Diffusion and Butterfly Velocity at Finite Density (1704.00947v2)

Abstract: We study diffusion and butterfly velocity ($v_B$) in two holographic models, linear axion and axion-dilaton model, with a momentum relaxation parameter ($\beta$) at finite density or chemical potential ($\mu$). Axion-dilaton model is particularly interesting since it shows linear-$T$-resistivity, which may have something to do with the universal bound of diffusion. At finite density, there are two diffusion constants $D_\pm$ describing the coupled diffusion of charge and energy.
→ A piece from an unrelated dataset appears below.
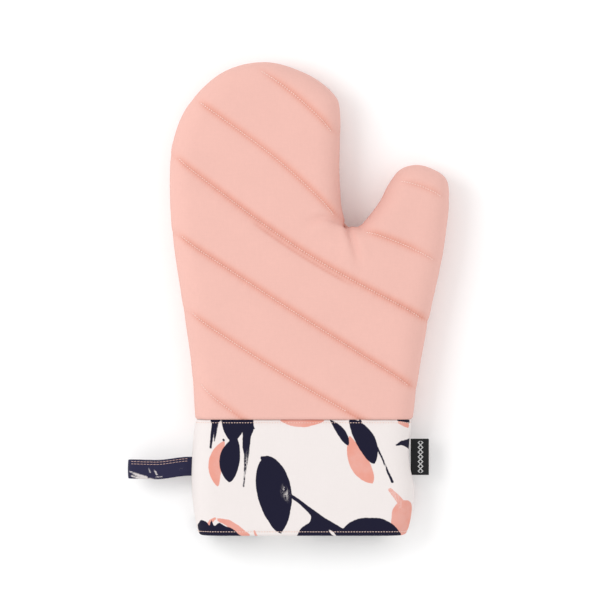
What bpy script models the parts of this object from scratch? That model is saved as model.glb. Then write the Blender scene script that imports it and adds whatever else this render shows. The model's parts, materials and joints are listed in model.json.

By computing $D_\pm$ exactly, we find that in the incoherent regime ($\beta/T \gg 1,\ \beta/\mu \gg 1$) $D_+$ is identified with the charge diffusion constant ($D_c$) and $D_-$ is identified with the energy diffusion constant ($D_e$). In the coherent regime, at very small density, $D_\pm$ are `maximally' mixed in the sense that $D_+(D_-)$ is identified with $D_e(D_c)$, which is opposite to the case in the incoherent regime. In the incoherent regime $D_e \sim C_- \hbar v_B^2 / k_B T$ where $C_- = 1/2$ or 1 so it is universal independently of $\beta$ and $\mu$. However, $D_c \sim C_+ \hbar v_B^2 / k_B T$ where $C_+ = 1$ or $ \beta^2/16\pi^2 T^2$ so, in general, $C_+$ may not saturate to the lower bound in the incoherent regime, which suggests that the characteristic velocity for charge diffusion may not be the butterfly velocity. We find that the finite density does not affect the diffusion property at zero density in the incoherent regime.